Santé planétaire — Enseignement et recherche. Le 24 mars 2022, la Faculté de médecine de Lausanne inaugurait une Plateforme Durabilité et Santé, qui veut faire émerger le savoir portant sur la santé planétaire. A ce sujet, heidi.news a titré « Paradoxe… la santé humaine nuit à celle de la planète » (4), et le Hastings Center états-unien posait la bonne question « Is It Possible to Have Healthy People on a Sick Planet ? », lors d’un webinaire en avril 2022. De l’importance donc de soigner les écosystèmes pour soigner les hommes.

La plateforme facultaire collabore étroitement avec le Centre de compétences en durabilité de l'Université de Lausanne, qui compte parmi ses objectifs de renforcer l’enseignement de sorte qu’aucun·e étudiant·e ne sorte de ses murs sans un bagage de base sur la durabilité, et de stimuler les recherches interdisciplinaires dans les sept facultés.

Ailleurs : l’École française des hautes études en santé publique a ouvert une formation « Changement climatique, transitions et santé », liée au programme « Décarboner la Santé » du très actif think tank Shift Project (www.theshiftproject.org).

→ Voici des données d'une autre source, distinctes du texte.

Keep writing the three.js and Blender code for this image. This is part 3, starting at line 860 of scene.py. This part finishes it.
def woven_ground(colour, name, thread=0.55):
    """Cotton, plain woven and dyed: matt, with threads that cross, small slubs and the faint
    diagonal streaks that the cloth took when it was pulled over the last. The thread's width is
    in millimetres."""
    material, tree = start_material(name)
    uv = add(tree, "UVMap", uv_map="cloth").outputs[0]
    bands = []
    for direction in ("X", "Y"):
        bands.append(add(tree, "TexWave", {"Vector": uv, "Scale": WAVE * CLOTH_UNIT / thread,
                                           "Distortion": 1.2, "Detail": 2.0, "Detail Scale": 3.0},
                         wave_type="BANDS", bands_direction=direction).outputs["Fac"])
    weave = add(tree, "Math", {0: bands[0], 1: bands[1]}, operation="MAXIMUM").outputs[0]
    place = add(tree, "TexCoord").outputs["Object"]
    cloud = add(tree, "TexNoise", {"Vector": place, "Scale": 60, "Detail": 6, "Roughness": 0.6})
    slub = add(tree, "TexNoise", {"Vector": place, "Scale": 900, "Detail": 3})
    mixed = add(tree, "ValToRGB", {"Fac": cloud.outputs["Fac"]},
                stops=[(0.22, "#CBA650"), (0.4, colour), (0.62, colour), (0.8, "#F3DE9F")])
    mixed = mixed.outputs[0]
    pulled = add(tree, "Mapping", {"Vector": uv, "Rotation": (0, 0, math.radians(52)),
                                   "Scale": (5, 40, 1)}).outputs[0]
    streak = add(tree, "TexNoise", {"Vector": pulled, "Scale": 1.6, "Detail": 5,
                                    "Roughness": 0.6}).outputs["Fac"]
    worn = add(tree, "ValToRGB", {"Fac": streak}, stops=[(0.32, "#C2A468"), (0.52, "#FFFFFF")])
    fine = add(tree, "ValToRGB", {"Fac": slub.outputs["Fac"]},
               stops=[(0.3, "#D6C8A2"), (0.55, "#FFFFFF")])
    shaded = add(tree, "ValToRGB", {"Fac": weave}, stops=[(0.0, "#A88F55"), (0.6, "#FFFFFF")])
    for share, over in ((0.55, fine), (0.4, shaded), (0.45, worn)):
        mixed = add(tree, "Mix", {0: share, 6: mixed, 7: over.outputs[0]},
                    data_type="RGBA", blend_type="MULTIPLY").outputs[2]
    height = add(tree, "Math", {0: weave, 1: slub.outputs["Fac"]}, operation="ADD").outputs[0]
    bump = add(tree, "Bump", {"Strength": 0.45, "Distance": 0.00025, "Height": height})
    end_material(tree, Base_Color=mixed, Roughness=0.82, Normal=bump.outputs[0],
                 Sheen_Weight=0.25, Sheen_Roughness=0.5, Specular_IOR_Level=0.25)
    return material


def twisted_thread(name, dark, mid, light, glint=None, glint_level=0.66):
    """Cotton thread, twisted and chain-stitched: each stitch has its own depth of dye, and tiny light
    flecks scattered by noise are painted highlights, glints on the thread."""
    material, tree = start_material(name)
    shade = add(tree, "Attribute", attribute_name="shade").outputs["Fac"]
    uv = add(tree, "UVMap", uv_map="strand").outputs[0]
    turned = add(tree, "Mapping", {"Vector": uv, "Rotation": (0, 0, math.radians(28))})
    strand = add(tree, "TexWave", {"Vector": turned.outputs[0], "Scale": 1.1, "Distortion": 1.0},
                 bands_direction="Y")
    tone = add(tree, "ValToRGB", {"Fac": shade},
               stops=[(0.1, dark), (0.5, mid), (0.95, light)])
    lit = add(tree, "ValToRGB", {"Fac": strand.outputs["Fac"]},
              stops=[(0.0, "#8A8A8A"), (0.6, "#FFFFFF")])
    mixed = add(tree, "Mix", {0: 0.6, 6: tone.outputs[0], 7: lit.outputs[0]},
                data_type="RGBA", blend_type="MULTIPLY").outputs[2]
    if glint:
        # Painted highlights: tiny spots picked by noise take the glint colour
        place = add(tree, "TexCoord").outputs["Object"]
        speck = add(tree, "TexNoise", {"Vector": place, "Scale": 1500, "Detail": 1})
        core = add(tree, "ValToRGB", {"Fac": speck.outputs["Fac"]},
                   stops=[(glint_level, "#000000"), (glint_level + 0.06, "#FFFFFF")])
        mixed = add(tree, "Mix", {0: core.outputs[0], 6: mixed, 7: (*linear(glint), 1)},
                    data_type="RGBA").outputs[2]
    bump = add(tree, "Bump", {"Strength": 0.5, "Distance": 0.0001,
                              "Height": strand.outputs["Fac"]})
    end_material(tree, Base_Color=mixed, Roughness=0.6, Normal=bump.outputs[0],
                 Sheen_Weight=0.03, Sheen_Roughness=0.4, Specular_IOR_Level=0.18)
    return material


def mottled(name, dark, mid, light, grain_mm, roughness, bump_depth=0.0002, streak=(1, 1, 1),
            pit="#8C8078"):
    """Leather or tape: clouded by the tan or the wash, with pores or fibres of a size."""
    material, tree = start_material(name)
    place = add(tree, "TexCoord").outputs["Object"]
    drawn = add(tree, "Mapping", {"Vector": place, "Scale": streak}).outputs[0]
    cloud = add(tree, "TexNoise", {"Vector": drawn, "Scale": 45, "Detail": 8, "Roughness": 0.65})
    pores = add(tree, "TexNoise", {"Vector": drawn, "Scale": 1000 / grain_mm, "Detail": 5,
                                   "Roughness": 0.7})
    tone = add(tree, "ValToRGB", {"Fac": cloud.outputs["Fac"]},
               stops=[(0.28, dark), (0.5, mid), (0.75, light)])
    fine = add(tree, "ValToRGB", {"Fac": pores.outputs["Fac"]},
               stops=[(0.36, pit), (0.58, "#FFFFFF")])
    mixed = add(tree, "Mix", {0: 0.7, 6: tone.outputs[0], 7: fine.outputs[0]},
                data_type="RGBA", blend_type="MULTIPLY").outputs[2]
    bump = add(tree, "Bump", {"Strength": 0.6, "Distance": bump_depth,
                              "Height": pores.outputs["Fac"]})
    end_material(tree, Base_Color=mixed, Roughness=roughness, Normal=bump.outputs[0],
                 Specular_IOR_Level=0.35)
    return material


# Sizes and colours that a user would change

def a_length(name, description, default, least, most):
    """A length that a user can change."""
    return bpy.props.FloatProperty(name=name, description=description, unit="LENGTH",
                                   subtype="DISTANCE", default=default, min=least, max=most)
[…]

Subventions dommageables ! Un signe frappant : l'Académie suisse des sciences naturelles a publié en 2020 un rapport sur les subventions dommageables à la biodiversité (5). Extrait : « L'état de la biodiversité est critique. Cette situation est notamment imputable aux multiples subventions et incitations financières négatives des pouvoirs publics. L'étude a identifié 162 subventions dommageables ». Un langage nouveau, qui repose la problématique des externalités négatives de ce que nous faisons, souvent grossièrement négligée. Ce qui correspond intimément à la règle éthique de base dans les soins « D’abord ne pas nuire ».

En bref : La sobriété énergétique doit faire partie des piliers de l'activité médico-sanitaire comme elle doit l’être dans les autres secteurs de l’économie et de la vie sociétale. L’innovation permettra certaines avancées, mais il ne faut pas se reposer sur cet espoir seulement ; il s’agit de faire preuve de frugalité, partout où c’est imaginable.

Références

  1. Sommer J.et al (dir. publ.) Revue médicale suisse, 8 mai 2019.
  2. Rippstein Un hôpital sur deux peut réduire de moitié son empreinte CO2. Bull méd suisses 2021, 102 (45), 1490-1492
  3. https://solar.lowtechmagazine.com/fr/2021/02/how-sustainable-is-high-tech-health-care.html
  4. news (Genève) - Le Point santé et alimentation, 23 mars 2022
  5. Swiss academies factsheets, vol. 15, No 7, 2020.

[1] Voir à ce sujet la recension récemment publiée par REISO du livre « Santé et environnement.